Mid/high Season: December and January are the height of the Austral summer, and even in the sub- Antarctic islands the sun is likely to be up 18 or more hours a day. The temperatures have generally been above freezing for a couple of months so the snow and ice have largely receded, making landings easier (you’ll still see plenty of snow though!). The bird colonies are their most active with chicks hatching, and slightly older chicks chasing after their parents for food. Whale sightings along the Antarctic Peninsula increase this time of year. Elephant Seal colonies are mellower, while the juvenile Fur Seals on South Georgia are busy mock-fighting with anything that moves.
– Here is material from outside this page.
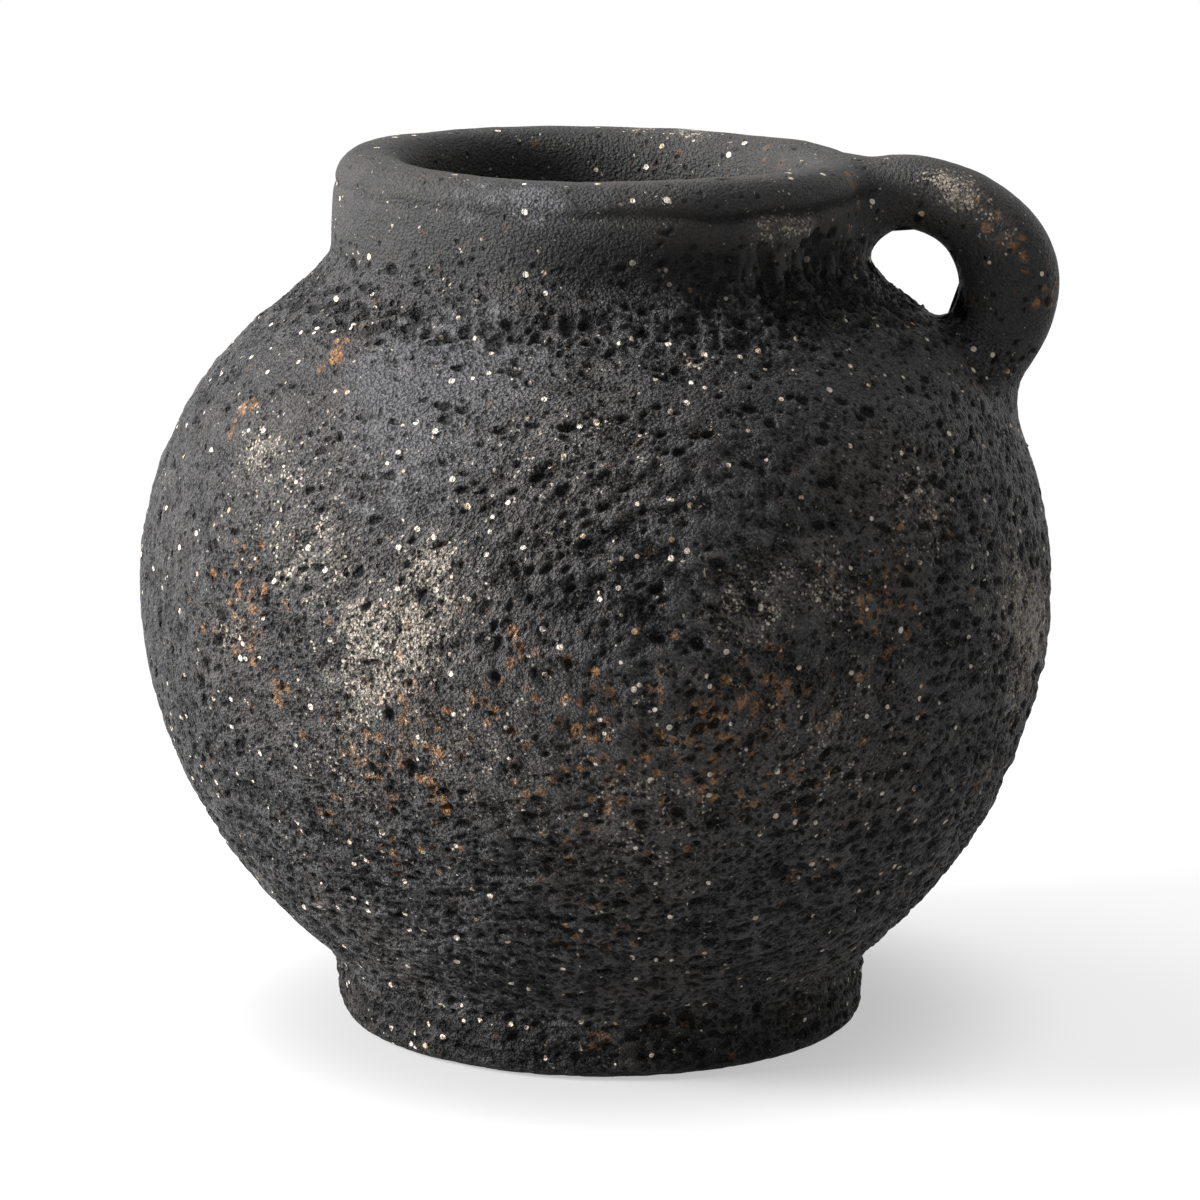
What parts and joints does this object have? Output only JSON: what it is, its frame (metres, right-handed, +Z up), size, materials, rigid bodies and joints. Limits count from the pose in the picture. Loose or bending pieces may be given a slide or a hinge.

Expeditions are very likely sold out this time of year, and prices might also be higher..
Late Season: Penguin colonies remain very active into the late season - February & March - with chicks beginning to molt into their adult plumage. Fewer adults are seen on shore as it takes both parents to get enough food for the growing chick. Soon they will leave the chicks behind to discover the world on their own. Leopard Seals and predatory Skuas are very active this time of year. By early March many penguin colonies are empty, or nearly so (the Adelies being the first to leave, followed by the Chinstraps and Gentoos). King Penguins are an exception, with their large chicks taking 18 months to raise. Late season is the peak time for whales, particularly along the peninsula. Aside from the glaciers, icebergs, and ice shelves the setting is more brown by late season (brown = mud and penguin poop). The first stages of sea ice are beginning to form and winter storms are on the horizon.